__STATED TASK__
Write each line out again exactly as written.

· · · · · · ·

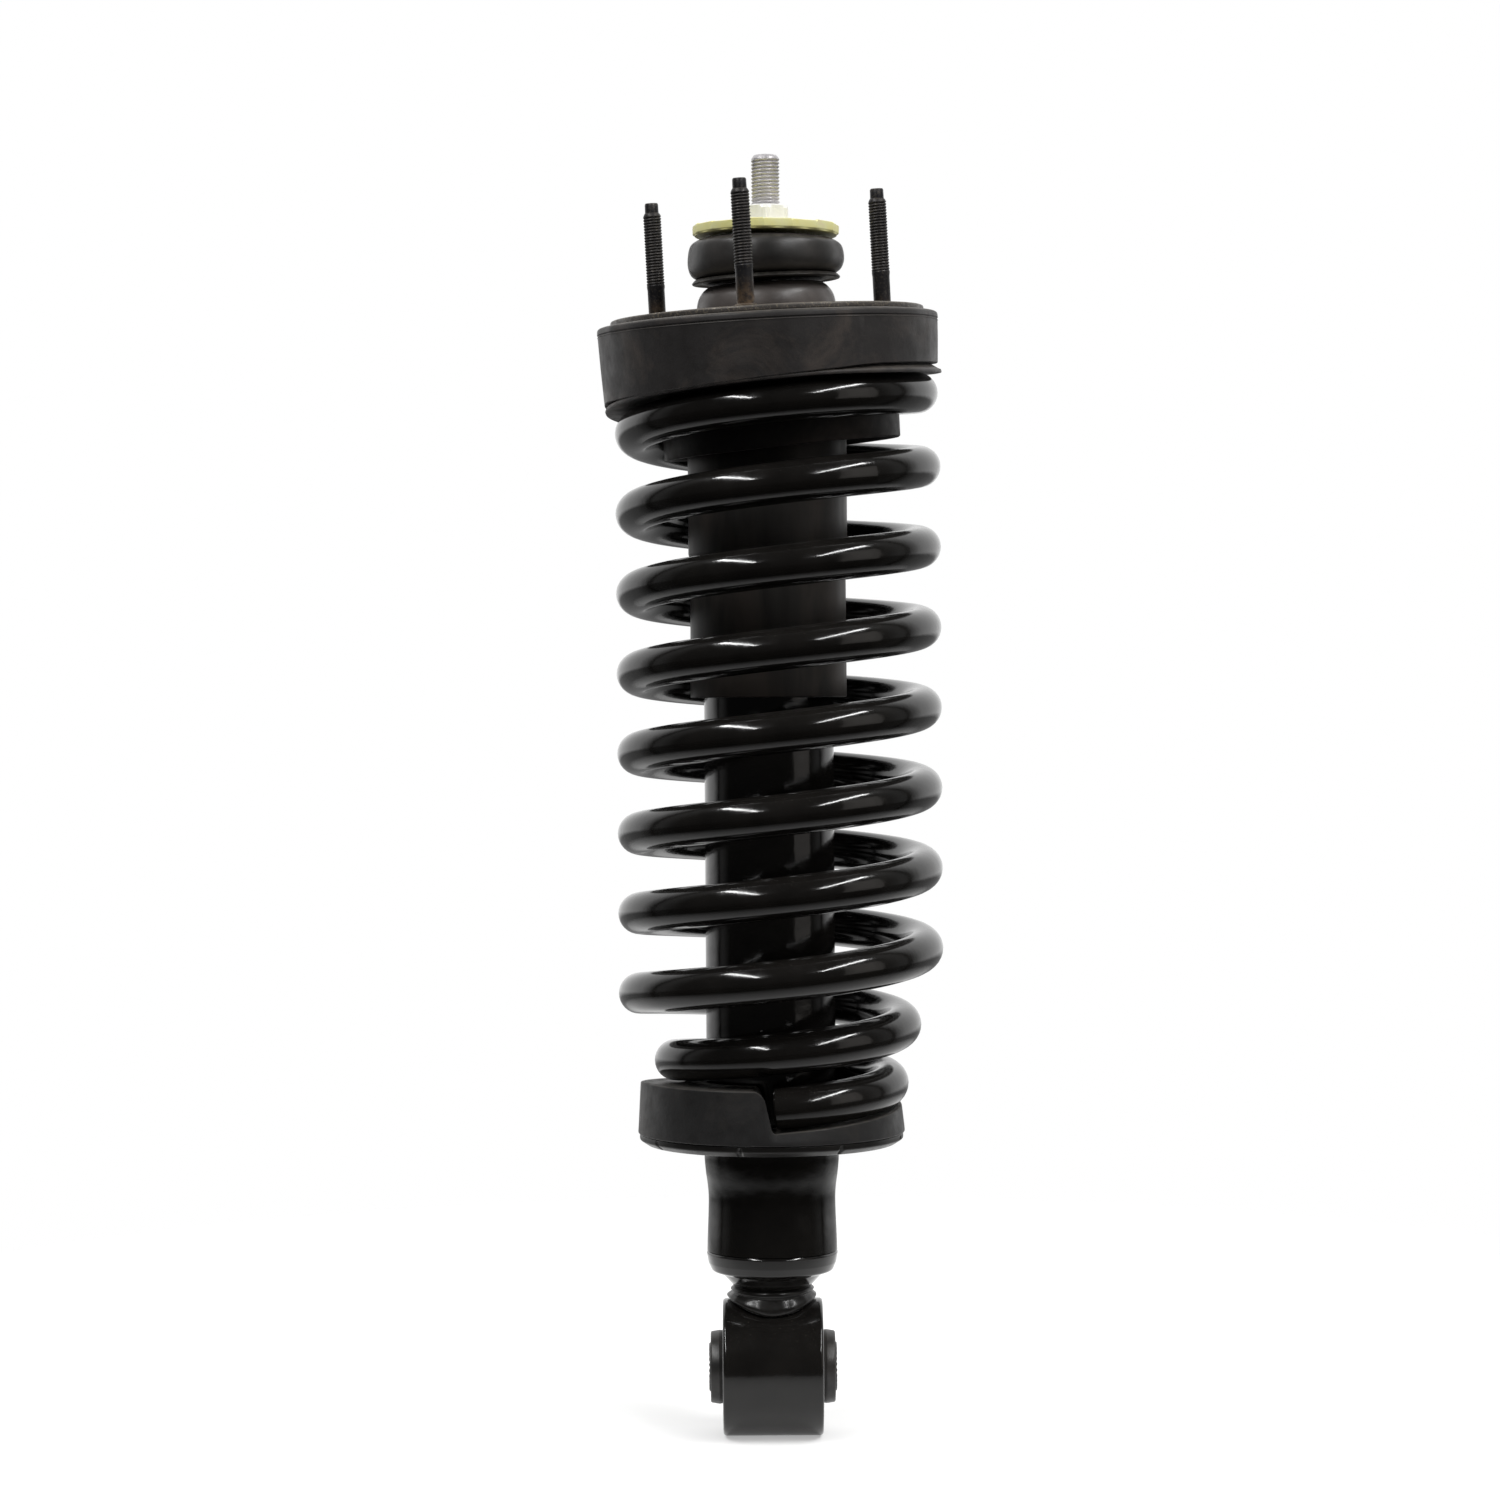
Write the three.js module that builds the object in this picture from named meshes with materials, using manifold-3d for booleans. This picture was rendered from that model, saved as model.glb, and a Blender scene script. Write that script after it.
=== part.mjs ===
// Coil-over strut assembly: damper with a lower eye, coil spring and rubber upper mount.
// Millimetres, +Z up along the damper, +X along the lower bolt, origin at the centre of the eye.
import * as THREE from "three";
import { mergeVertices } from "three/addons/utils/BufferGeometryUtils.js";
import Module from "manifold-3d";

const wasm = await Module();
wasm.setup();

const TURN = 2 * Math.PI;
const DEGREE = Math.PI / 180;
const GAP = 0.3; // between pieces that touch
const FINE = 36; // sides of the large round pieces
const COARSE = 20; // sides of the small and the hidden round pieces

// Lower eye
const EYE_RADIUS = 29;
const EYE_WIDTH = 42.5;
const EYE_BORE = 22.3;
const BUSH_COLLAR_RADIUS = 15.5;
const SLEEVE_LENGTH = 54.4;
const SLEEVE_RADIUS = 10.3;
const BOLT_HOLE_RADIUS = 7.25;

// Damper
const TUBE_RADIUS = 27.5;
const TUBE_INSIDE = 24.2;
const TUBE_BOTTOM = 50.2;
const TUBE_TOP = 302;
const PERCH_RADIUS = 56;
const PERCH_BOTTOM = 92.8;
const BARREL_RADIUS = 16; // inside of the pressure tube
const BARREL_BOTTOM = 62;
const BARREL_TOP = 283.7;
const ROD_RADIUS = 7;
const THREAD_RADIUS = 5.9; // M12
const ROD_SHOULDER = 421;
const ROD_TOP = 516;
const PISTON_BOTTOM = 246;
const PISTON_TOP = 259.3;
const PISTON_RADIUS = 15.2;
const TENON_RADIUS = 5;
const TENON_TOP = 262;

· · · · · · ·

__WRITTEN RESPONSE__
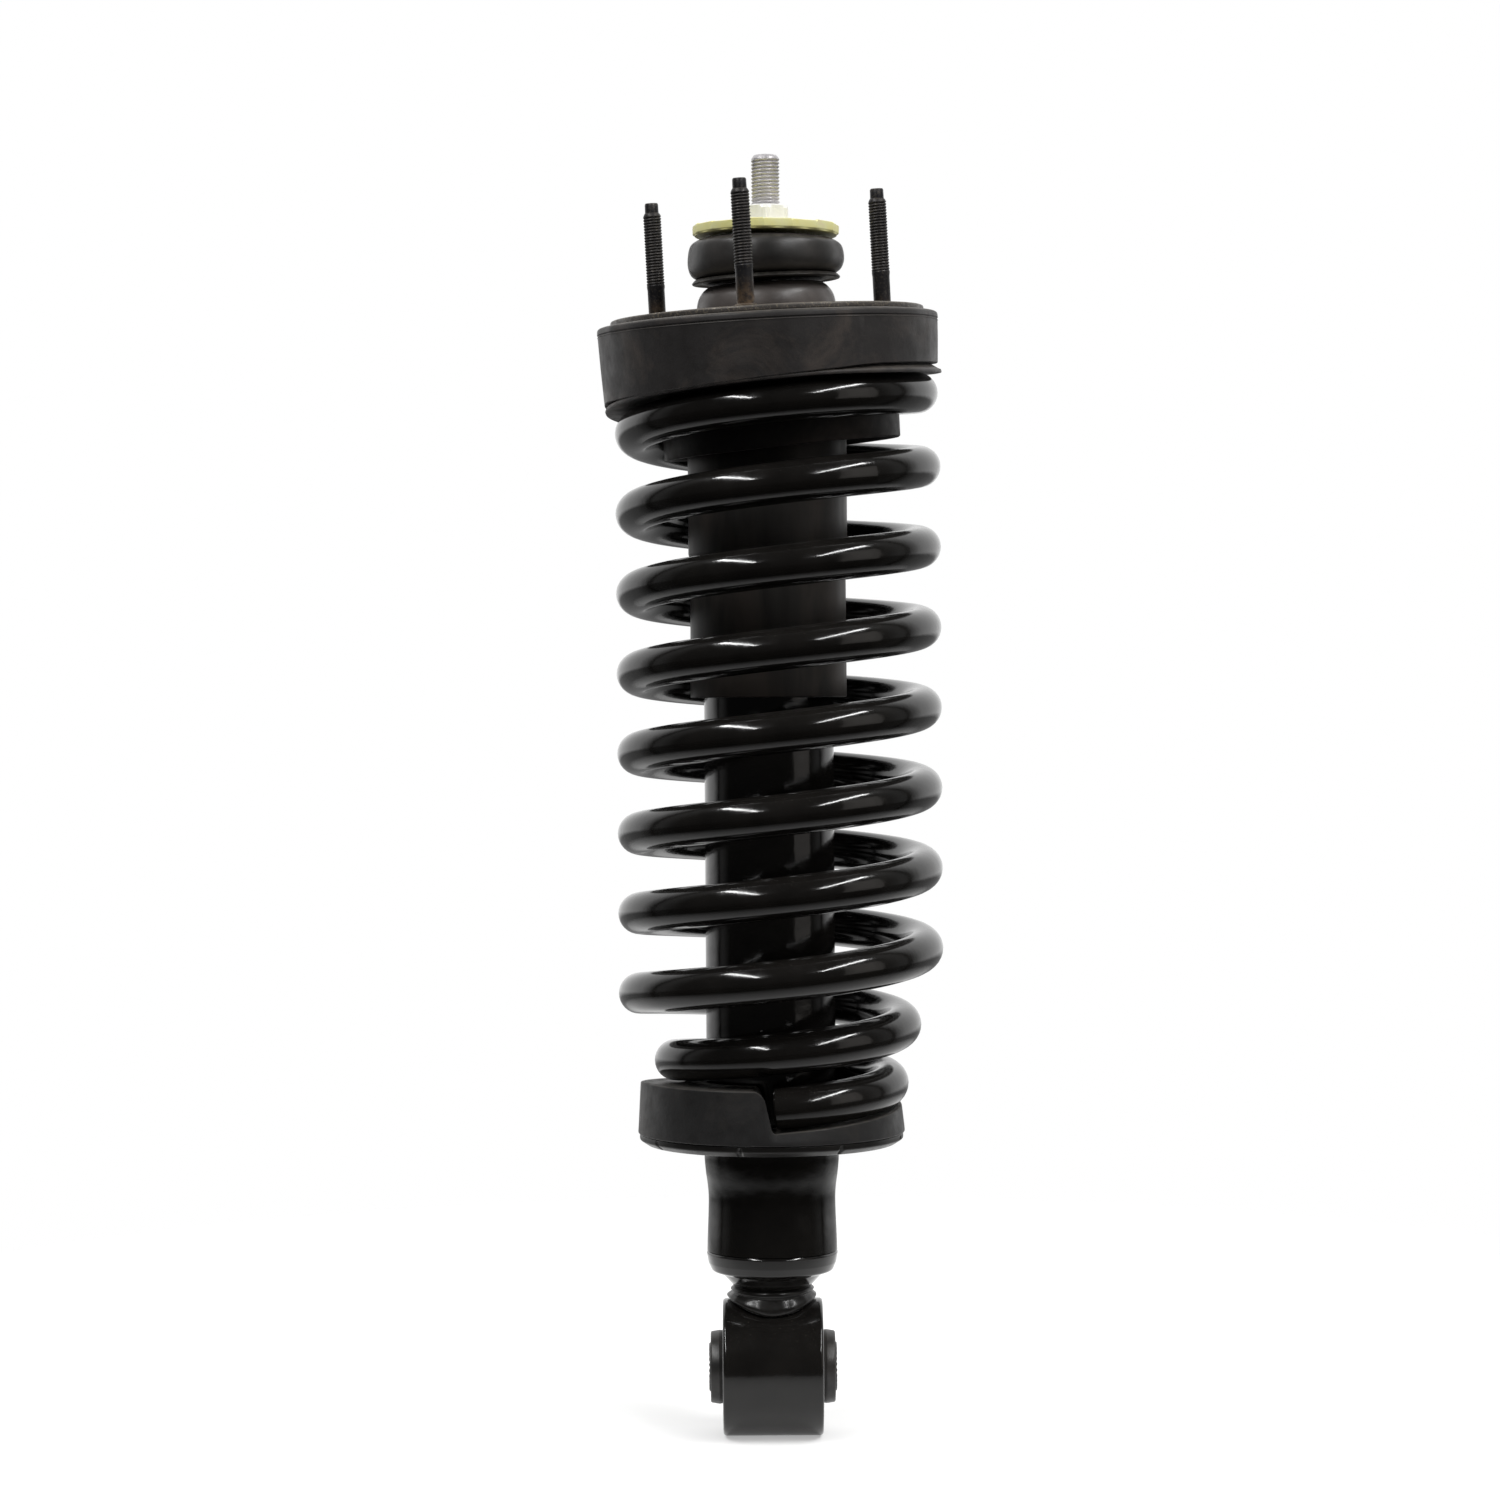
Write the three.js module that builds the object in this picture from named meshes with materials, using manifold-3d for booleans. This picture was rendered from that model, saved as model.glb, and a Blender scene script. Write that script after it.
=== part.mjs ===
// Coil-over strut assembly: damper with a lower eye, coil spring and rubber upper mount.
// Millimetres, +Z up along the damper, +X along the lower bolt, origin at the centre of the eye.
import * as THREE from "three";
import { mergeVertices } from "three/addons/utils/BufferGeometryUtils.js";
import Module from "manifold-3d";

const wasm = await Module();
wasm.setup();

const TURN = 2 * Math.PI;
const DEGREE = Math.PI / 180;
const GAP = 0.3; // between pieces that touch
const FINE = 36; // sides of the large round pieces
const COARSE = 20; // sides of the small and the hidden round pieces

// Lower eye
const EYE_RADIUS = 29;
const EYE_WIDTH = 42.5;
const EYE_BORE = 22.3;
const BUSH_COLLAR_RADIUS = 15.5;
const SLEEVE_LENGTH = 54.4;
const SLEEVE_RADIUS = 10.3;
const BOLT_HOLE_RADIUS = 7.25;

// Damper
const TUBE_RADIUS = 27.5;
const TUBE_INSIDE = 24.2;
const TUBE_BOTTOM = 50.2;
const TUBE_TOP = 302;
const PERCH_RADIUS = 56;
const PERCH_BOTTOM = 92.8;
const BARREL_RADIUS = 16; // inside of the pressure tube
const BARREL_BOTTOM = 62;
const BARREL_TOP = 283.7;
const ROD_RADIUS = 7;
const THREAD_RADIUS = 5.9; // M12
const ROD_SHOULDER = 421;
const ROD_TOP = 516;
const PISTON_BOTTOM = 246;
const PISTON_TOP = 259.3;
const PISTON_RADIUS = 15.2;
const TENON_RADIUS = 5;
const TENON_TOP = 262;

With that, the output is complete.